Rajeev Ram, a professor of electrical engineering, is cited by the IEEE "for contributions to semiconductor lasers and integration of photonics with CMOS electronics." He has worked on the fundamental physics of semiconductor light sources — including semiconductor lasers without population inversion, semiconductor Bose-Einstein condensation, and on the demonstration of light sources with greater than 100% wall-plug efficiency. His students established the discipline of CMOS Photonics. This work recently led to the demonstration of a single-chip microprocessor with embedded photonics for memory access. Rajeev is a Fellow of the Optical Society of America and is a MacVicar Faculty Fellow and a Bose Research Fellow at MIT.

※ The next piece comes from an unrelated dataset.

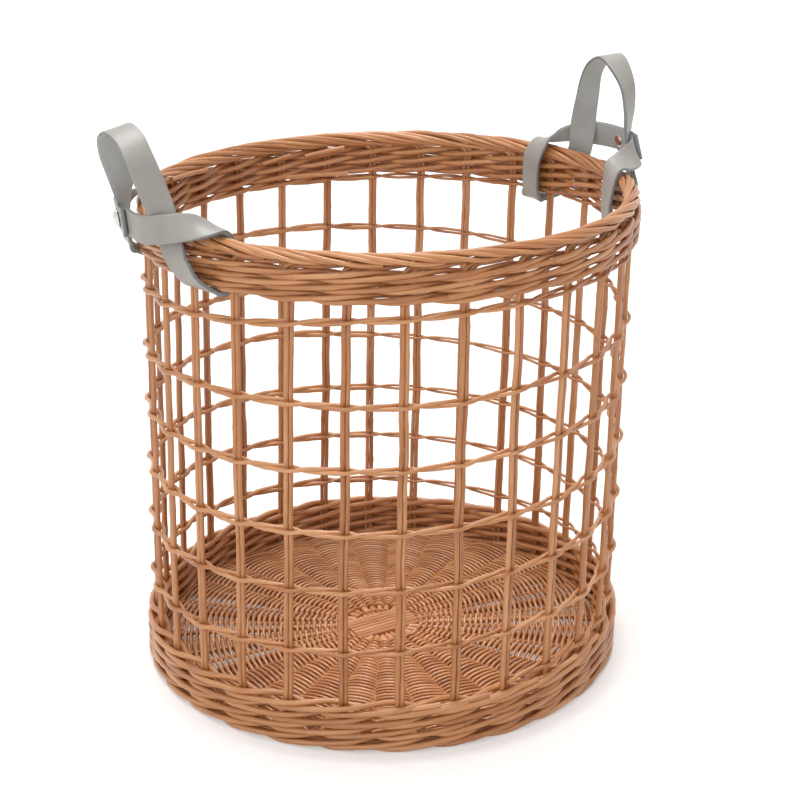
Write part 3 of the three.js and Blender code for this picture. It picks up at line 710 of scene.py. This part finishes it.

Lizhong Zheng, a professor of electrical engineering, is cited by the IEEE “for contributions to the theory of multiple antenna communication”. He has made significant contributions in the general area of information theory, communications, coding and wireless networks. In particular, his works on wideband communications, secrecy, unequal error protection, feedback, and relay networks are considered conceptual extensions to Shannon theory. He has also made contributions in extending the scope of information theory to a broader range of problems in statistical inference. Lizhong has played a leading role in developing and applying the tools of information geometry, which helps to carry information theoretic methodology to data analytics. He has received an IEEE Information Theory Society best paper award.